Hey guys I have been boarding for about 7 years now and I have had the same pants for all those year.... and well they finally ripped. They were cheap MARKET pants I got from Kohl’s, but never got cold and never got wet either. Anyways I am looking for new pants and I was looking to get a slim fit/ regular fit I think it's called a mid fit? 

I was going to purchase DC Sega Slim in size large but they fit a little tight around my legs and were loose around my waist. I would like to find a place that sell DC Sega pants in a non slim fit. Oh and I’m 5'10 175 pounds. I would like to stay under the 200.00 mark also if possible. I ride here in the northeast so no big pow here so no need for crazy warm pants.

Any suggestions or help would be appreciated fellas!!!

EDIT: Here are my current choices
DC Sega Slim Fit (feels to tight)
DC Sega Regular fit (Havent been able to find them in a store yet)


----------



## mastershake (Jan 9, 2012)

in for suggestions...need something similar..im also 5'9 and 150lbs...let me know what you find


----------



## grafta (Dec 21, 2009)

rscott22 said:


> EDIT: Here are my current choices
> DC Sega Slim Fit (feels to tight)
> DC Sega Regular fit (Havent been able to find them in a store yet)

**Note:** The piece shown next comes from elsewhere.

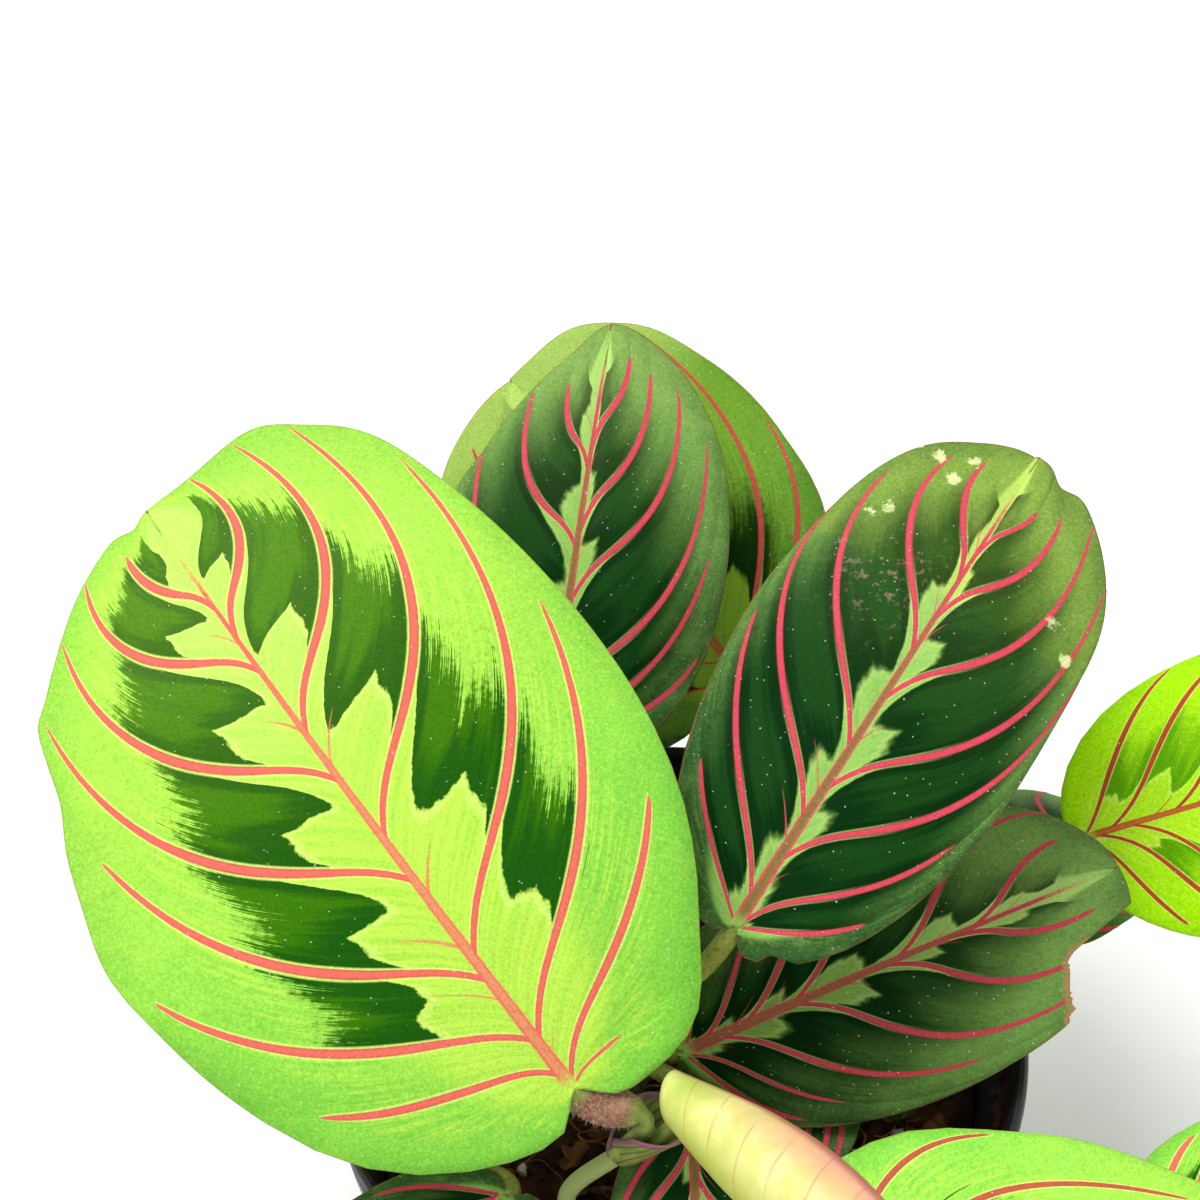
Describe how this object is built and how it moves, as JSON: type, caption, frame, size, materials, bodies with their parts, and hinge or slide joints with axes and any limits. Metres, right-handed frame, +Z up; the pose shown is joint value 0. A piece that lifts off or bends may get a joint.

There's a thread here somewhere with people saying basically to stay away from DC pants due to bad experiences. Make of it what you will :dunno:


----------



## rscott22 (Sep 21, 2009)

grafta said:


> There's a thread here somewhere with people saying basically to stay away from DC pants due to bad experiences. Make of it what you will :dunno:


Damn well that really messes things up for me is there any reason why? I live in the northeast so big pow and hard condittions areant a factor for me.


----------



## Nsane1 (Jan 25, 2011)

A buddy of mine just picked up some 686 pants I think off Dogfunk. I believe they were called tailored fit. He bought the Burton slim fit's and they were ridiculously small. He had to send them back. Looked like spandex. But, the 686's seem to fit him perfectly and he's about in between your two sizes.


----------



## grafta (Dec 21, 2009)

rscott22 said:


> Damn well that really messes things up for me is there any reason why? I live in the northeast so big pow and hard condittions areant a factor for me.


Was kinda hinting for you to have a read through the outerwear-accessories threads to find what you need but... 

http://www.snowboardingforum.com/outerwear-accessories/42597-dependable-outerwear-companies.html

Whatever :laugh:

Have a read through...


----------



## easton714 (Dec 28, 2011)

Nsane1 said:


> A buddy of mine just picked up some 686 pants I think off Dogfunk. I believe they were called tailored fit. He bought the Burton slim fit's and they were ridiculously small. He had to send them back. Looked like spandex. But, the 686's seem to fit him perfectly and he's about in between your two sizes.



This!

I got 686 Tailored fit pants (Plexus Omega, I think?) off ebay for about 50% off. They are not slim but not baggy either. They feel really nice and the quality appears to be excellent so far.

Plus, if you have Boa boots, they are Boa compatible so you don't have to lift up your boot gaiter to make adjustments.

Oh...and they are 20,000 weight waterproof!


----------